Repeat the material exactly as it appears.

┌──

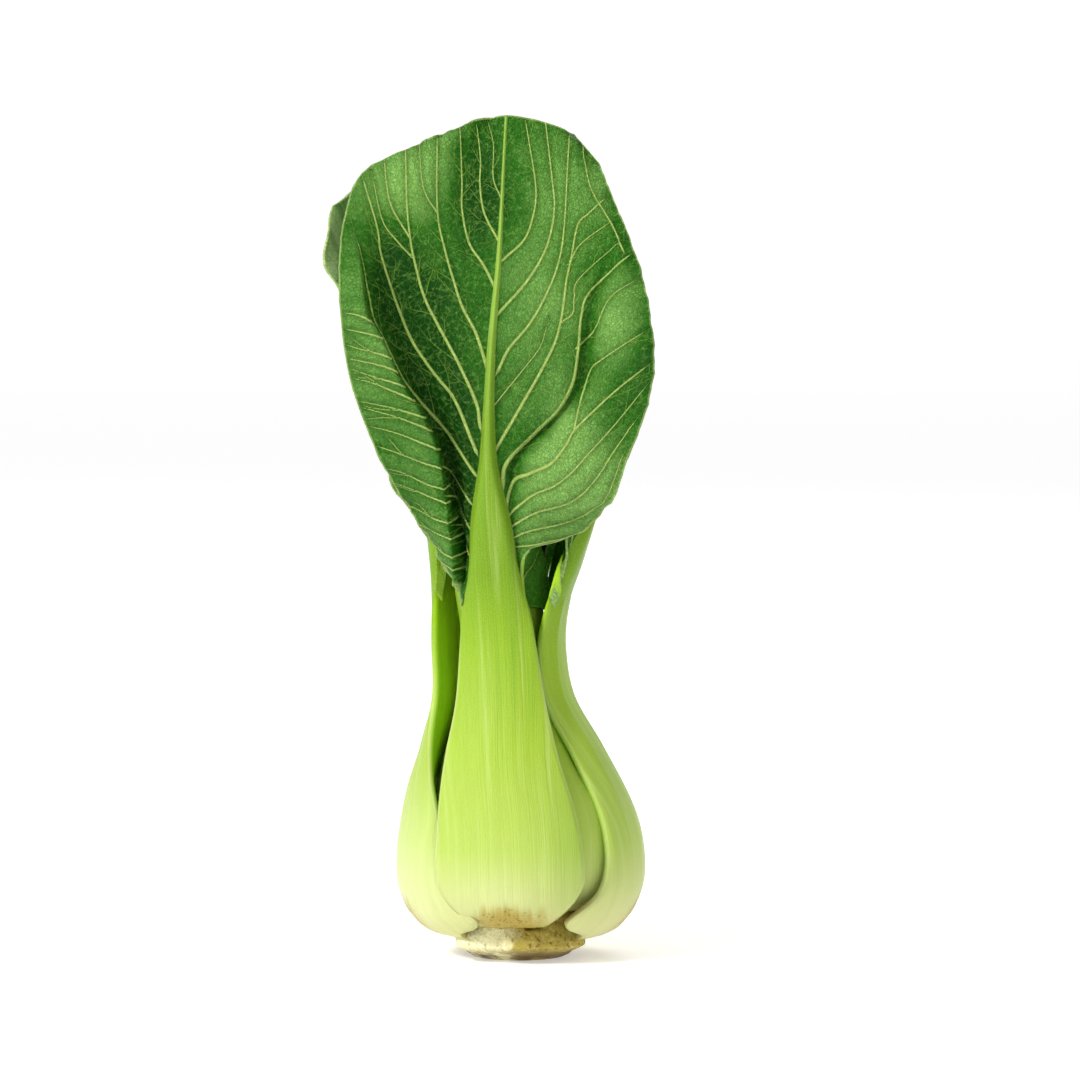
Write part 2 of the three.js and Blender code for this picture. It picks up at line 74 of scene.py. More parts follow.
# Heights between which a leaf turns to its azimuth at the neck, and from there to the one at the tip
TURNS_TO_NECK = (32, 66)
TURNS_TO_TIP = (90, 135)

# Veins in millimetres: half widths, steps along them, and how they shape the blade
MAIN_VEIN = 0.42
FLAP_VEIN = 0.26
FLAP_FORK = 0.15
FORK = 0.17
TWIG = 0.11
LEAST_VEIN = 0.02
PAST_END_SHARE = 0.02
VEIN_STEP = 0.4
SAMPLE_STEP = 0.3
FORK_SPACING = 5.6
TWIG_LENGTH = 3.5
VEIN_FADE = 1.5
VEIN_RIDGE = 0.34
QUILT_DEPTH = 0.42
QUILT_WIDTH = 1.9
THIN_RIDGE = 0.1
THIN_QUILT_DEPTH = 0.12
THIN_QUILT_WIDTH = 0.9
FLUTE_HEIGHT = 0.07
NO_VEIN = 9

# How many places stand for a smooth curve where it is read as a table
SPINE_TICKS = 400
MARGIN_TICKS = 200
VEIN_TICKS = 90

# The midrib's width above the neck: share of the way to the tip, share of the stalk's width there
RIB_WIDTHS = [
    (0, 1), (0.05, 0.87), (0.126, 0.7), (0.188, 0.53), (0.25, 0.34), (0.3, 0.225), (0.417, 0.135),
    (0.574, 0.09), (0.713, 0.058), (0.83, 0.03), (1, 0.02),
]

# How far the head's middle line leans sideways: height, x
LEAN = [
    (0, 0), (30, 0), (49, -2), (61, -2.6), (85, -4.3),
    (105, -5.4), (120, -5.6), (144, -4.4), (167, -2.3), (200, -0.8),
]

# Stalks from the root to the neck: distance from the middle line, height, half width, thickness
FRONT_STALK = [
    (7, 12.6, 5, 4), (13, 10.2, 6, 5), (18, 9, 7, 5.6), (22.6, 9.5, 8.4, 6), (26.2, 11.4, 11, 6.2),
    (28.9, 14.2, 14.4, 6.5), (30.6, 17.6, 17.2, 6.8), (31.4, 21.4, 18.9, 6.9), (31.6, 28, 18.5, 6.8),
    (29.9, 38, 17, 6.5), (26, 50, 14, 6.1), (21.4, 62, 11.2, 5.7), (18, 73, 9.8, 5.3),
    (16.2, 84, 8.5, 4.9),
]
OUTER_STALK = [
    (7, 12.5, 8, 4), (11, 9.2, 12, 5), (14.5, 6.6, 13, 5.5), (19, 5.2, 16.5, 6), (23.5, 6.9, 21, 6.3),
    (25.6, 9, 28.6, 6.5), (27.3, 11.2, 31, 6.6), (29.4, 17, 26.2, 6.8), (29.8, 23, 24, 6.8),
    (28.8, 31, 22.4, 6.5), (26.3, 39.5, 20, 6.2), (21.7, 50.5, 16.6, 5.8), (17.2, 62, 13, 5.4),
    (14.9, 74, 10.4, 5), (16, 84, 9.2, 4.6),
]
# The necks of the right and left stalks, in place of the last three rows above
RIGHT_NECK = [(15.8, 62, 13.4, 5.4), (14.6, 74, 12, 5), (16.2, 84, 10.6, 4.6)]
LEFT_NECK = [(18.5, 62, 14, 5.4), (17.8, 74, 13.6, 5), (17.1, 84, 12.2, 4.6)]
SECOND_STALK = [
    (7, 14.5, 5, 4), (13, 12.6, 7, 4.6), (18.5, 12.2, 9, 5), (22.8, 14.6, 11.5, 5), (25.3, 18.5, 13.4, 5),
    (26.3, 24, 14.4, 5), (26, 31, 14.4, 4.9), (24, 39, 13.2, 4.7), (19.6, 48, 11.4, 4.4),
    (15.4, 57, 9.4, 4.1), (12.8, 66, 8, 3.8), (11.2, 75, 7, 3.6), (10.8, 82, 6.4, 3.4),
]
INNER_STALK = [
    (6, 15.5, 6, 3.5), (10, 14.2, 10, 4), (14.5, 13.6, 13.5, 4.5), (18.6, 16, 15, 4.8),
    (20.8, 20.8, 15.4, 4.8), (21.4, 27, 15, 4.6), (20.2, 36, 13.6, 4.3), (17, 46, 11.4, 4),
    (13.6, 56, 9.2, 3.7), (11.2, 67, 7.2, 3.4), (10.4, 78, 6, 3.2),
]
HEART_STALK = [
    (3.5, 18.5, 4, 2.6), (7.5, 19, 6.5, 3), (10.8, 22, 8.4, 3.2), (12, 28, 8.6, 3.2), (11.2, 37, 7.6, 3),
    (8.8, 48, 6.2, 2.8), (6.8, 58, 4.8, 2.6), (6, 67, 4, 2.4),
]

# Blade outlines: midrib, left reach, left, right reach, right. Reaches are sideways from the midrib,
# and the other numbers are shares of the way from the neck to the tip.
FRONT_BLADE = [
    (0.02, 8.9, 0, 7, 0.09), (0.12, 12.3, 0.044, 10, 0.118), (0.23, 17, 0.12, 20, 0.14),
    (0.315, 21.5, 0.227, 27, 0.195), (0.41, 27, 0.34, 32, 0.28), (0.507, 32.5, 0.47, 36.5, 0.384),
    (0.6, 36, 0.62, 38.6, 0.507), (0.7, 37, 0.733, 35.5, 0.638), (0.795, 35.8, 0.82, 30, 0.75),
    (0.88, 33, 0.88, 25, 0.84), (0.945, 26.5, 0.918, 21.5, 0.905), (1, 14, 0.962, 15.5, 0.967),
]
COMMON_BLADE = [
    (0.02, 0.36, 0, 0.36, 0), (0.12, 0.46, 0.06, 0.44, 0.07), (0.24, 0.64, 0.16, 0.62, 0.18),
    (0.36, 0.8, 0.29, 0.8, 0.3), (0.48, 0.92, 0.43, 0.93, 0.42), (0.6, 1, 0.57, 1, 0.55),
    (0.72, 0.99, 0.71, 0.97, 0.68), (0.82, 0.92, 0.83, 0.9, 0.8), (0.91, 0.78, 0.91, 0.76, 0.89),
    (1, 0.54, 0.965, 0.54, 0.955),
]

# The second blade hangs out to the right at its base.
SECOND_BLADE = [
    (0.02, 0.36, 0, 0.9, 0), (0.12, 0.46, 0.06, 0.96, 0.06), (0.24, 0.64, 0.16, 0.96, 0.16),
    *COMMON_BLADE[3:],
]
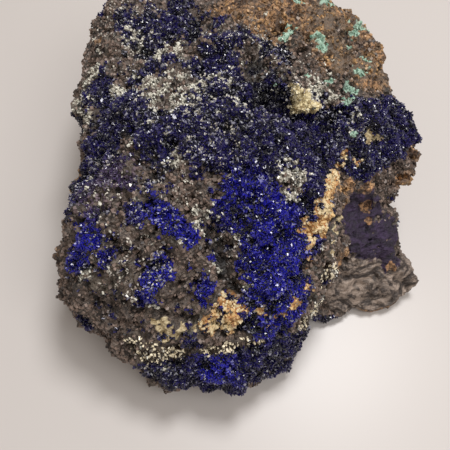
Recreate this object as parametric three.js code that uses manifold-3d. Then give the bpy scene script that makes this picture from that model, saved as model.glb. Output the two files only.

└──

§ Complete response:
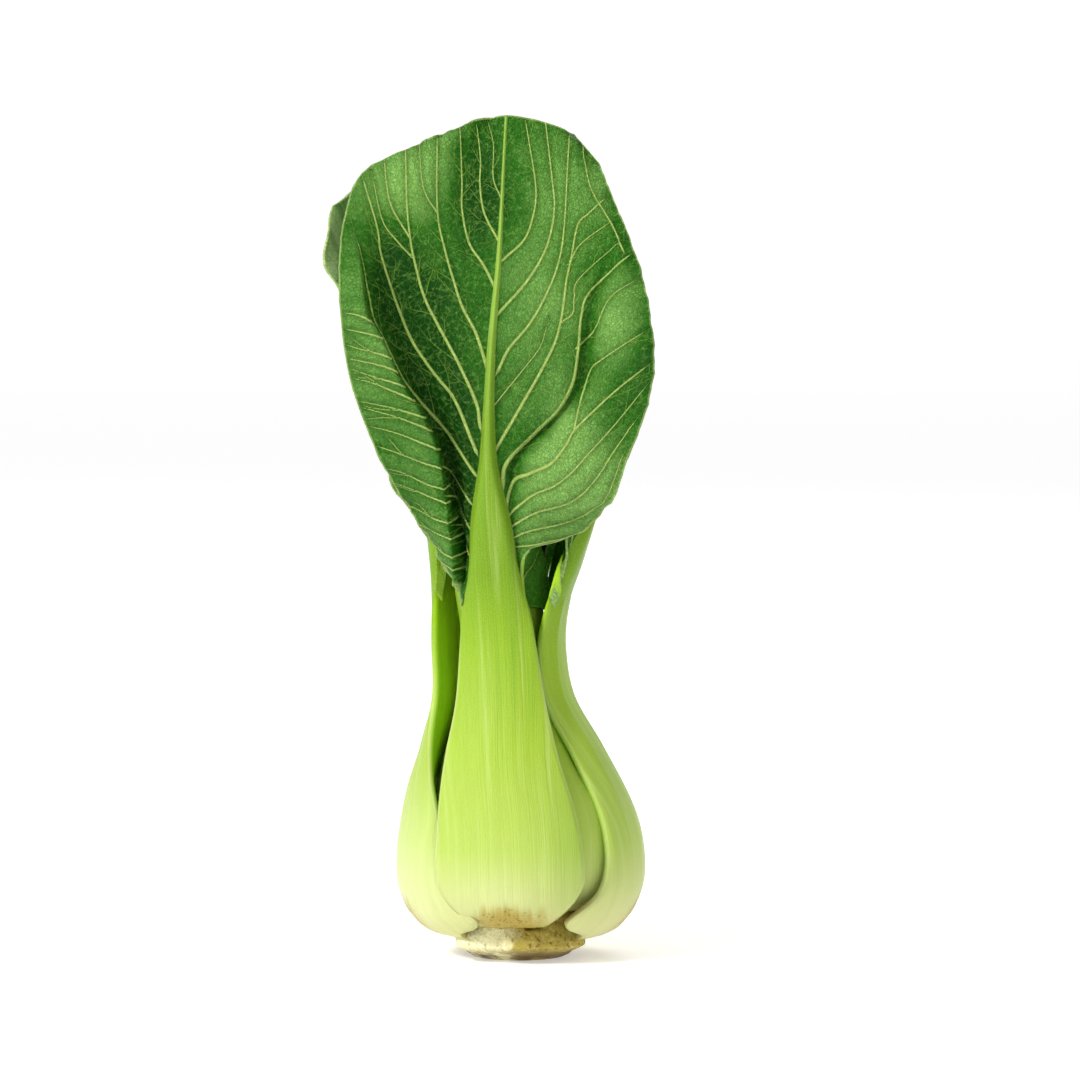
Write part 2 of the three.js and Blender code for this picture. It picks up at line 74 of scene.py. More parts follow.
# Heights between which a leaf turns to its azimuth at the neck, and from there to the one at the tip
TURNS_TO_NECK = (32, 66)
TURNS_TO_TIP = (90, 135)

# Veins in millimetres: half widths, steps along them, and how they shape the blade
MAIN_VEIN = 0.42
FLAP_VEIN = 0.26
FLAP_FORK = 0.15
FORK = 0.17
TWIG = 0.11
LEAST_VEIN = 0.02
PAST_END_SHARE = 0.02
VEIN_STEP = 0.4
SAMPLE_STEP = 0.3
FORK_SPACING = 5.6
TWIG_LENGTH = 3.5
VEIN_FADE = 1.5
VEIN_RIDGE = 0.34
QUILT_DEPTH = 0.42
QUILT_WIDTH = 1.9
THIN_RIDGE = 0.1
THIN_QUILT_DEPTH = 0.12
THIN_QUILT_WIDTH = 0.9
FLUTE_HEIGHT = 0.07
NO_VEIN = 9

# How many places stand for a smooth curve where it is read as a table
SPINE_TICKS = 400
MARGIN_TICKS = 200
VEIN_TICKS = 90

# The midrib's width above the neck: share of the way to the tip, share of the stalk's width there
RIB_WIDTHS = [
    (0, 1), (0.05, 0.87), (0.126, 0.7), (0.188, 0.53), (0.25, 0.34), (0.3, 0.225), (0.417, 0.135),
    (0.574, 0.09), (0.713, 0.058), (0.83, 0.03), (1, 0.02),
]

# How far the head's middle line leans sideways: height, x
LEAN = [
    (0, 0), (30, 0), (49, -2), (61, -2.6), (85, -4.3),
    (105, -5.4), (120, -5.6), (144, -4.4), (167, -2.3), (200, -0.8),
]

# Stalks from the root to the neck: distance from the middle line, height, half width, thickness
FRONT_STALK = [
    (7, 12.6, 5, 4), (13, 10.2, 6, 5), (18, 9, 7, 5.6), (22.6, 9.5, 8.4, 6), (26.2, 11.4, 11, 6.2),
    (28.9, 14.2, 14.4, 6.5), (30.6, 17.6, 17.2, 6.8), (31.4, 21.4, 18.9, 6.9), (31.6, 28, 18.5, 6.8),
    (29.9, 38, 17, 6.5), (26, 50, 14, 6.1), (21.4, 62, 11.2, 5.7), (18, 73, 9.8, 5.3),
    (16.2, 84, 8.5, 4.9),
]
OUTER_STALK = [
    (7, 12.5, 8, 4), (11, 9.2, 12, 5), (14.5, 6.6, 13, 5.5), (19, 5.2, 16.5, 6), (23.5, 6.9, 21, 6.3),
    (25.6, 9, 28.6, 6.5), (27.3, 11.2, 31, 6.6), (29.4, 17, 26.2, 6.8), (29.8, 23, 24, 6.8),
    (28.8, 31, 22.4, 6.5), (26.3, 39.5, 20, 6.2), (21.7, 50.5, 16.6, 5.8), (17.2, 62, 13, 5.4),
    (14.9, 74, 10.4, 5), (16, 84, 9.2, 4.6),
]
# The necks of the right and left stalks, in place of the last three rows above
RIGHT_NECK = [(15.8, 62, 13.4, 5.4), (14.6, 74, 12, 5), (16.2, 84, 10.6, 4.6)]
LEFT_NECK = [(18.5, 62, 14, 5.4), (17.8, 74, 13.6, 5), (17.1, 84, 12.2, 4.6)]
SECOND_STALK = [
    (7, 14.5, 5, 4), (13, 12.6, 7, 4.6), (18.5, 12.2, 9, 5), (22.8, 14.6, 11.5, 5), (25.3, 18.5, 13.4, 5),
    (26.3, 24, 14.4, 5), (26, 31, 14.4, 4.9), (24, 39, 13.2, 4.7), (19.6, 48, 11.4, 4.4),
    (15.4, 57, 9.4, 4.1), (12.8, 66, 8, 3.8), (11.2, 75, 7, 3.6), (10.8, 82, 6.4, 3.4),
]
INNER_STALK = [
    (6, 15.5, 6, 3.5), (10, 14.2, 10, 4), (14.5, 13.6, 13.5, 4.5), (18.6, 16, 15, 4.8),
    (20.8, 20.8, 15.4, 4.8), (21.4, 27, 15, 4.6), (20.2, 36, 13.6, 4.3), (17, 46, 11.4, 4),
    (13.6, 56, 9.2, 3.7), (11.2, 67, 7.2, 3.4), (10.4, 78, 6, 3.2),
]
HEART_STALK = [
    (3.5, 18.5, 4, 2.6), (7.5, 19, 6.5, 3), (10.8, 22, 8.4, 3.2), (12, 28, 8.6, 3.2), (11.2, 37, 7.6, 3),
    (8.8, 48, 6.2, 2.8), (6.8, 58, 4.8, 2.6), (6, 67, 4, 2.4),
]

# Blade outlines: midrib, left reach, left, right reach, right. Reaches are sideways from the midrib,
# and the other numbers are shares of the way from the neck to the tip.
FRONT_BLADE = [
    (0.02, 8.9, 0, 7, 0.09), (0.12, 12.3, 0.044, 10, 0.118), (0.23, 17, 0.12, 20, 0.14),
    (0.315, 21.5, 0.227, 27, 0.195), (0.41, 27, 0.34, 32, 0.28), (0.507, 32.5, 0.47, 36.5, 0.384),
    (0.6, 36, 0.62, 38.6, 0.507), (0.7, 37, 0.733, 35.5, 0.638), (0.795, 35.8, 0.82, 30, 0.75),
    (0.88, 33, 0.88, 25, 0.84), (0.945, 26.5, 0.918, 21.5, 0.905), (1, 14, 0.962, 15.5, 0.967),
]
COMMON_BLADE = [
    (0.02, 0.36, 0, 0.36, 0), (0.12, 0.46, 0.06, 0.44, 0.07), (0.24, 0.64, 0.16, 0.62, 0.18),
    (0.36, 0.8, 0.29, 0.8, 0.3), (0.48, 0.92, 0.43, 0.93, 0.42), (0.6, 1, 0.57, 1, 0.55),
    (0.72, 0.99, 0.71, 0.97, 0.68), (0.82, 0.92, 0.83, 0.9, 0.8), (0.91, 0.78, 0.91, 0.76, 0.89),
    (1, 0.54, 0.965, 0.54, 0.955),
]

# The second blade hangs out to the right at its base.
SECOND_BLADE = [
    (0.02, 0.36, 0, 0.9, 0), (0.12, 0.46, 0.06, 0.96, 0.06), (0.24, 0.64, 0.16, 0.96, 0.16),
    *COMMON_BLADE[3:],
]
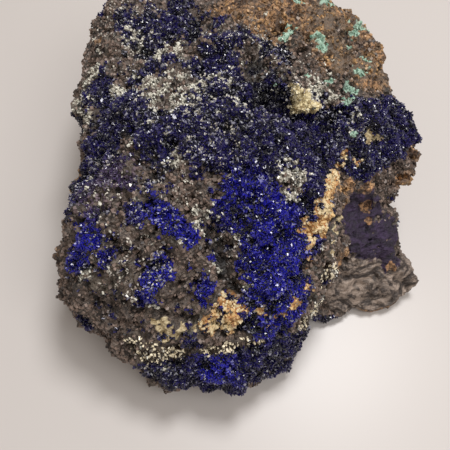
Recreate this object as parametric three.js code that uses manifold-3d. Then give the bpy scene script that makes this picture from that model, saved as model.glb. Output the two files only.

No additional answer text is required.